NZGBs open 4bp richer in the wake of the stronger lead from U.S. Tsys ahead of the weekend. After six straight weeks of losses, U.S. Tsys finished the week near session highs defying the higher-than-expected ISM Services survey and hawkish comments from ECB President Lagarde.

  • The NZ Treasury announced the launch & planned 7 March pricing of the new 4.50% 15 May 2030 bond, sized at a minimum of NZ$3.0bn, capped at NZ$5.0bn.
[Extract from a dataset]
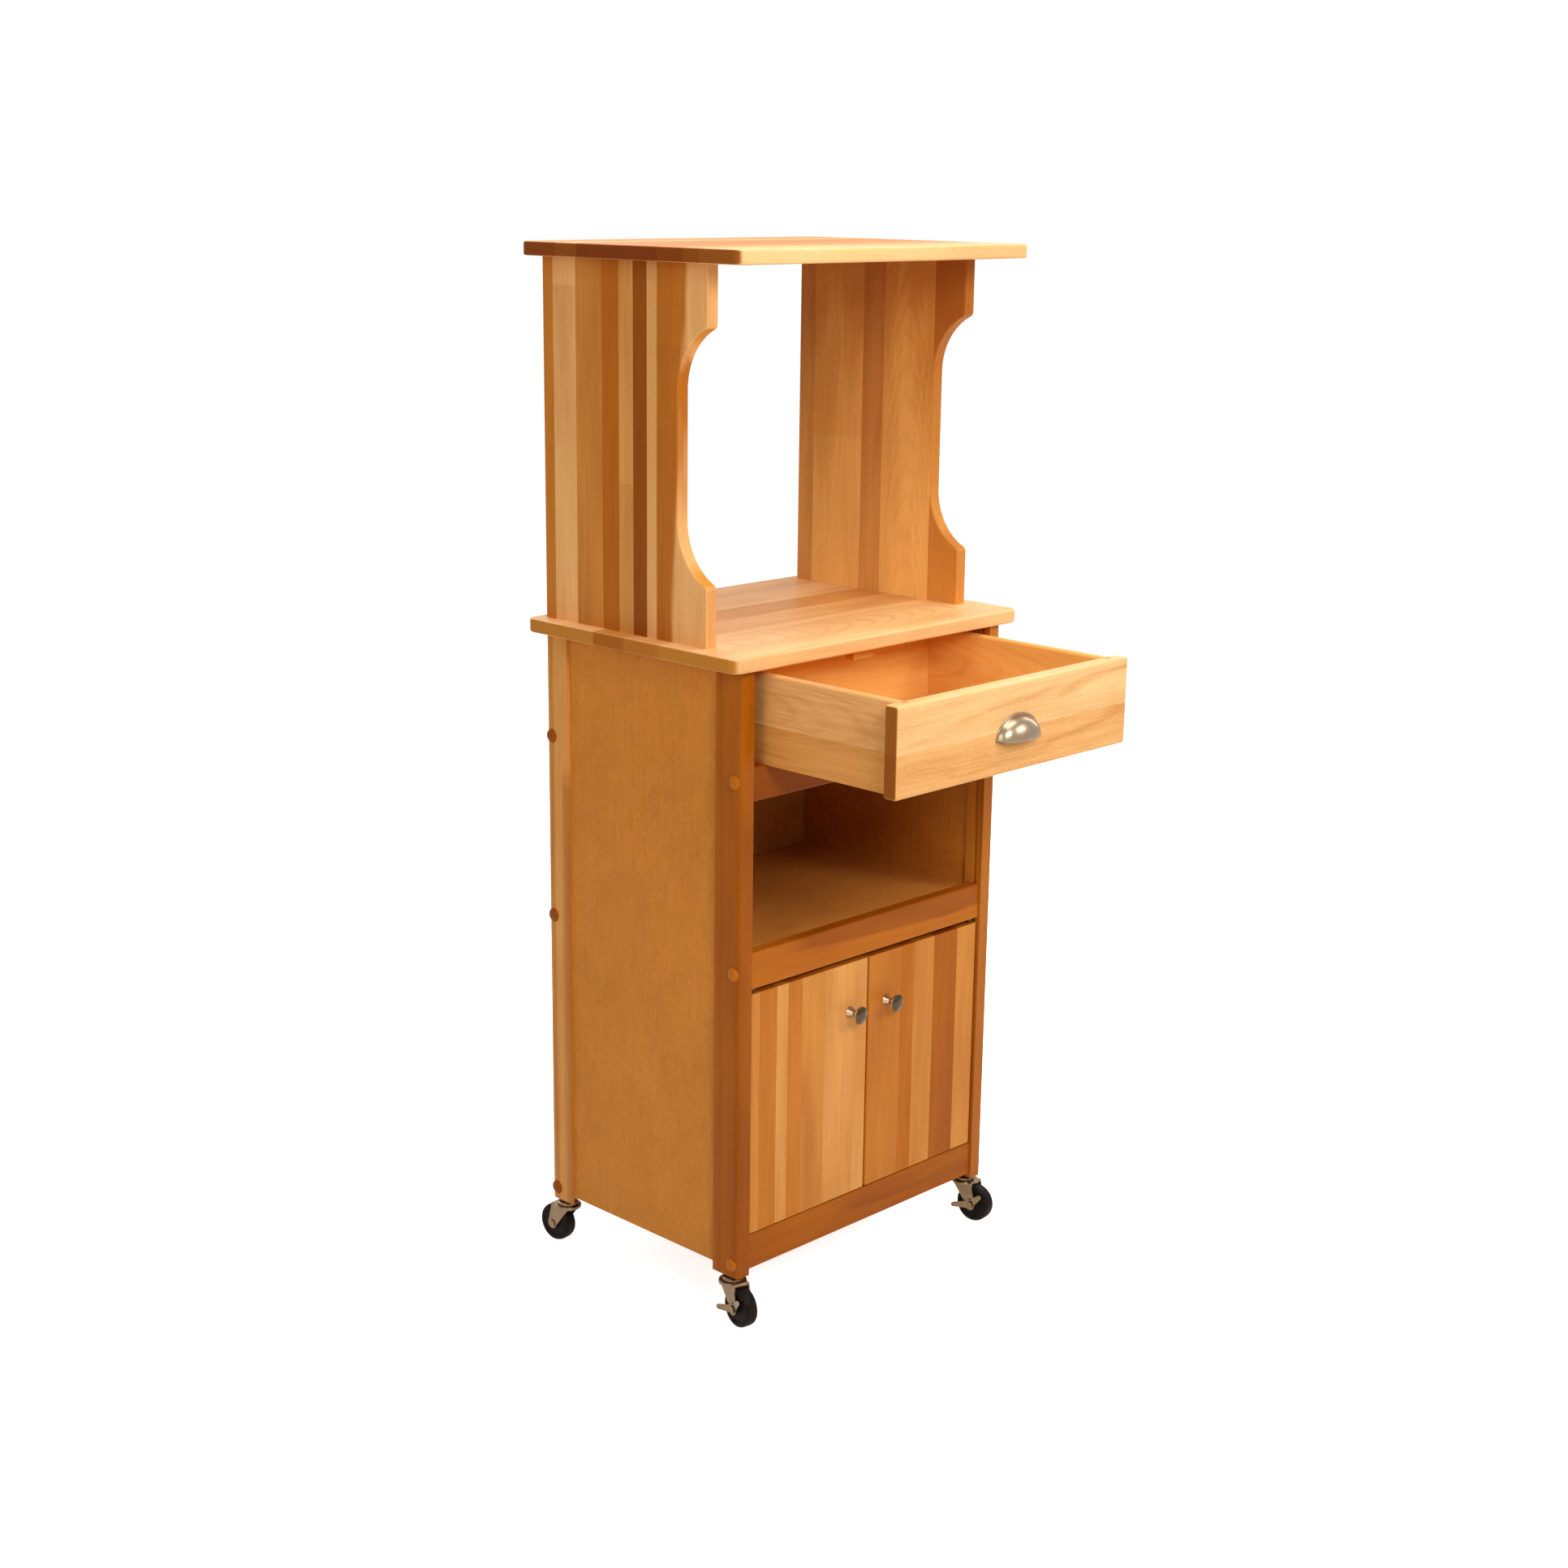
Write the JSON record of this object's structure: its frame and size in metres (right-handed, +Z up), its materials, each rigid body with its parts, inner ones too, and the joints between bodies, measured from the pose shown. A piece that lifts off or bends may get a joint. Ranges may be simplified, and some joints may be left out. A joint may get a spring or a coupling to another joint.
{
  "type": "microwave stand with drawer",
  "caption": "Rolling wooden microwave stand: a cabinet with doors, an open bay and a drawer under the counter, and an open hutch above it for the oven.",
  "frame": {"origin": "centre of the bounding box at floor level, with the drawer open as stored", "axes": "+Z up from the floor, +X to the right as seen from the front, -Y towards the front, where the drawer and the doors open"},
  "size_m": [0.5624, 0.6746, 1.4301],
  "materials": {
    "birch_board": "satin",
    "birch_rail": "satin",
    "birch_ply": "satin",
    "birch_door": "satin",
    "birch_drawer": "satin",
    "softwood_strip": "matte",
    "cap_plastic": "gloss",
    "brushed_nickel": "brushed",
    "zinc_steel": "bright zinc",
    "screw_steel": "zinc",
    "wheel_rubber": "satin",
    "bush_nylon": "matte",
    "catch_plastic": "matte"
  },
  "bodies": {
    "cabinet": {"counter_board": "birch_board", "hutch_top_board": "birch_board", "hutch_side_left": "birch_board", "hutch_side_right": "birch_board", "post_front_left": "birch_rail", "post_front_right": "birch_rail", "post_rear_left": "birch_rail", "post_rear_right": "birch_rail", "side_panel_left": "birch_ply", "side_panel_right": "birch_ply", "back_panel": "birch_ply", "drawer_rail": "birch_rail", "shelf_rail": "birch_rail", "bottom_rail": "birch_rail", "rear_rail_upper": "birch_rail", "rear_rail_middle": "birch_rail", "rear_rail_lower": "birch_rail", "open_shelf": "birch_ply", "cabinet_floor": "birch_ply", "drawer_guide_left": "softwood_strip", "drawer_guide_right": "softwood_strip", "shelf_cleats": "softwood_strip", "floor_cleats": "softwood_strip", "counter_cleats": "softwood_strip", "drawer_stop_block": "softwood_strip", "button_caps": "cap_plastic", "rail_screws": "screw_steel", "wood_dowels": "softwood_strip", "door_bushes": "bush_nylon", "door_catches": "catch_plastic", "caster_stems": "zinc_steel", "caster_race_caps": "zinc_steel"},
    "drawer": {"drawer_front": "birch_drawer", "drawer_side_left": "birch_drawer", "drawer_side_right": "birch_drawer", "drawer_back": "birch_drawer", "drawer_bottom": "birch_ply", "cup_pull": "brushed_nickel", "cup_pull_screws": "screw_steel"},
    "door_left": {"door_left": "birch_door", "knob_left": "brushed_nickel", "knob_screw_left": "screw_steel", "door_pins_left": "screw_steel", "catch_plate_left": "screw_steel"},
    "door_right": {"door_right": "birch_door", "knob_right": "brushed_nickel", "knob_screw_right": "screw_steel", "door_pins_right": "screw_steel", "catch_plate_right": "screw_steel"},
    "caster_swivel_fl": {"caster_fork_fl": "zinc_steel"},
    "wheel_fl": {"caster_wheel_fl": "wheel_rubber"},
    "brake_fl": {"brake_lever_fl": "zinc_steel"},
    "caster_swivel_fr": {"caster_fork_fr": "zinc_steel"},
    "wheel_fr": {"caster_wheel_fr": "wheel_rubber"},
    "brake_fr": {"brake_lever_fr": "zinc_steel"},
    "caster_swivel_rl": {"caster_fork_rl": "zinc_steel"},
    "wheel_rl": {"caster_wheel_rl": "wheel_rubber"},
    "caster_swivel_rr": {"caster_fork_rr": "zinc_steel"},
    "wheel_rr": {"caster_wheel_rr": "wheel_rubber"}
  },
  "joints": [
    {"name": "drawer_slide", "type": "slide", "parent": "cabinet", "child": "drawer", "axis": [0, -1, 0], "range_m": [-0.2445, 0.0394]},
    {"name": "door_left_hinge", "type": "hinge", "parent": "cabinet", "child": "door_left", "pos_m": [-0.2221, -0.06334, 0.128], "axis": [0, 0, -1], "range_deg": [0, 100]},
    {"name": "door_right_hinge", "type": "hinge", "parent": "cabinet", "child": "door_right", "pos_m": [0.2221, -0.06334, 0.128], "axis": [0, 0, 1], "range_deg": [0, 100]},
    {"name": "castor_fl_swivel", "type": "hinge", "parent": "cabinet", "child": "caster_swivel_fl", "pos_m": [-0.2453, -0.05434, 0.0614], "axis": [0, 0, 1], "continuous": true},
    {"name": "castor_fl_spin", "type": "hinge", "parent": "caster_swivel_fl", "child": "wheel_fl", "pos_m": [-0.24886, -0.07452, 0.0275], "axis": [0.9848, -0.1736, 0], "continuous": true},
    {"name": "castor_fl_brake", "type": "hinge", "parent": "caster_swivel_fl", "child": "brake_fl", "pos_m": [-0.24886, -0.07452, 0.0275], "axis": [0.9848, -0.1736, 0], "range_deg": [0, 54]},
    {"name": "castor_fr_swivel", "type": "hinge", "parent": "cabinet", "child": "caster_swivel_fr", "pos_m": [0.2453, -0.05434, 0.0614], "axis": [0, 0, 1], "continuous": true},
    {"name": "castor_fr_spin", "type": "hinge", "parent": "caster_swivel_fr", "child": "wheel_fr", "pos_m": [0.24709, -0.07476, 0.0275], "axis": [0.9962, 0.0872, 0], "continuous": true},
    {"name": "castor_fr_brake", "type": "hinge", "parent": "caster_swivel_fr", "child": "brake_fr", "pos_m": [0.24709, -0.07476, 0.0275], "axis": [0.9962, 0.0872, 0], "range_deg": [0, 54]},
    {"name": "castor_rl_swivel", "type": "hinge", "parent": "cabinet", "child": "caster_swivel_rl", "pos_m": [-0.2453, 0.28896, 0.0614], "axis": [0, 0, 1], "continuous": true},
    {"name": "castor_rl_spin", "type": "hinge", "parent": "caster_swivel_rl", "child": "wheel_rl", "pos_m": [-0.24673, 0.30941, 0.0275], "axis": [-0.9976, -0.0698, 0], "continuous": true},
    {"name": "castor_rr_swivel", "type": "hinge", "parent": "cabinet", "child": "caster_swivel_rr", "pos_m": [0.2453, 0.28896, 0.0614], "axis": [0, 0, 1], "continuous": true},
    {"name": "castor_rr_spin", "type": "hinge", "parent": "caster_swivel_rr", "child": "wheel_rr", "pos_m": [0.24886, 0.30915, 0.0275], "axis": [-0.9848, 0.1736, 0], "continuous": true}
  ]
}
Initial price guidance is 2 to 5 basis points over the 20 April 2029 nominal bond.
  • Swaps bull flatten with rates 3-4bp lower, leaving swap spreads flat.
  • RBNZ-dated OIS is unchanged across meetings with April meeting pricing at 40bp of tightening and terminal OCR pricing at the RBNZ’s projected OCR peak of 5.50%.
  • Domestic construction data revealed a Q/Q fall in Q4, alongside a mark higher for the rise seen in Q3. This data is set to be skewed by the natural disaster rebuild in the months/quarters ahead, which will bolster economic growth figures.
  • The lack of meaningful domestic headline flow will leave the digestion of China's annual economic target setting front and centre during the early rounds of Monday dealing.
  • Q4 manufacturing data headlines the lobal docket this week, with card spending and manufacturing PMI data also slated.
  • There is plenty to eye on the global docket in the coming days, with the RBA meeting providing the highlight of the trans-Tasman slate. Further afield, Fed Chair Powell's semi-annual testimony to Congress, the NFP print and the latest BoJ & BoC decisions will draw attention.